12. Similarly, the Arbitrator had also examined the report of M/s Ernst & Young. It was the petitioners' case that the said report was an inspection audit report of the goods lying in the premises of the petitioners. The said report was disputed by the respondent as being fabricated, the report also did not bear the seal or the stamp of any official of Ernst & Young. The petitioners, on the other hand, claimed to have received the same by e-mail, however, the petitioners‟ witness did not place that e-mail on record. Thus
there was no evidence indicating the authenticity of the said report. Further, the petitioner‟s witness (RW1) had in his cross-examination deposed that he did not remember whether the goods highlighted in the said report were ever supplied to the respondent. In view of the aforesaid, the Arbitrator had rejected the said report as not proved but had also observed that the said report did not advance the case of the petitioners.
13. In my view, none of the findings can be said to be perverse or unsubstantiated. It is trite law that the scope of interference in an arbitral award is only limited to the grounds as specified under Section 34(2) of the Act. The petitioners have sought to place their case within the scope of Section 34(2)(b)(ii) of the Act; that is, the arbitral award is in conflict with the public policy of India. In my view, no such ground has been made out. The Arbitrator's findings that the petitioners had received advances from the respondent and had not supplied the goods against such advances are findings of fact that are based on appreciation of evidence. No interference with those findings are warranted in these proceedings.
14. In Associate Builders v.

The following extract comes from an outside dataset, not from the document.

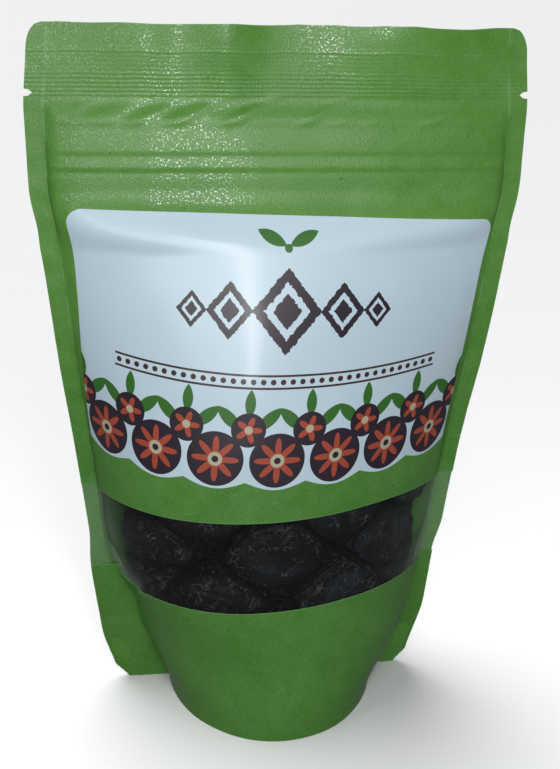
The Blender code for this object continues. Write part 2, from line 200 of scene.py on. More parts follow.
def noise_row(us, height, wide, tall, seed, slant=0.0):
    """Smooth noise over the flat sheet, from -1 to 1, with waves of about these sizes."""
    return np.array([noise.noise(Vector(((u + slant * height) / wide, height / tall, seed))) for u in us])


def ripple(us, height):
    """The waves that both walls share: the top edge's, and small ones along the side seals and ears."""
    push = sum(size * np.exp(-((us - middle) / width) ** 2) for middle, size, width in TOP_WAVES)
    reach, full = SEAL_WAVE_REACH
    near_edge = np.clip((np.abs(us) - FLAT_WIDTH / 2 + reach) / full, 0.0, 1.0)
    waves = sum(size * noise_row(us, height, *wave) for size, *wave in SEAL_WAVES)
    return push * smooth(TOP_RIPPLE, height) + SEAL_WAVE * near_edge * waves


def relief(us, depth, height, side):
    """How far a wall stands proud of its smooth shape: ribs, closure, slanting folds, figs behind it."""
    ribs = np.interp(height, *np.array(RIB_STRENGTH).T) * (1 - math.cos(math.tau * height / RIB_PITCH)) / 2
    proud = smooth(CLOSURE_RELIEF, height) + smooth(TOP_TILT, height)
    place, width, size = SLANT_ZONE
    folds = size * math.exp(-((height - place) / width) ** 2)
    inside = np.clip((FLAT_WIDTH / 2 - SIDE_SEAL - np.abs(us)) / SEAL_STEP_WIDTH, 0.0, 1.0)
    free = np.clip((depth - PRESS_START) / PRESS_FULL, 0.0, 1.0)
    lumps = [noise_row(us, height, wide, tall, side + seed) * size for size, wide, tall, seed in PRESS_NOISE]
    pressed = np.clip(sum(lumps, PRESS_LEVEL), 0.0, PRESS_MOST) / 2
    wide, tall, seed = SLANT_NOISE
    slanted = np.clip(noise_row(us, height, wide, tall, side + seed, slant=SLANT) * 2.0 + 0.1, 0.0, 1.0)
    wide, tall, seed = SWAY_NOISE
    sway = smooth(SWAY, height) * noise_row(us, height, wide, tall, side + seed)
    sealed_across = 1 - np.clip((height - TOP_SEAL_STEP[0]) / TOP_SEAL_STEP[1], 0, 1)
    tucks = 0.0
    for middle, place, wide, tall, slope, size in TUCKS:
        off = (us - middle - slope * (height - place)) / wide
        tucks = tucks + size * np.exp(-off ** 2 - ((height - place) / tall) ** 2)
    return (RIB_HEIGHT * ribs + (proud + folds * slanted + sway) * inside + FIG_PRESS * free * pressed
            + SEAL_STEP * inside * sealed_across + tucks * (side < 0))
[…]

Delhi Development Authority: (2015) 3 SCC 49, the Supreme Court has explained the above principle in the following manner:
"It must clearly be understood that when a court is applying the "public policy" test to an arbitration award, it does not act as a court of appeal and consequently errors of fact cannot be corrected. A possible view by the arbitrator on facts has necessarily to pass muster as the arbitrator is the ultimate master of the quantity and quality of evidence to be relied upon when he delivers his arbitral award. Thus an award based on little evidence or on evidence which does not measure up in quality to a trained legal mind would not be held to be invalid on this
score. Once it is found that the arbitrators approach is not arbitrary or capricious, then he is the last word on facts."
15. In the aforesaid view, the present petition is without any merit and is accordingly, dismissed.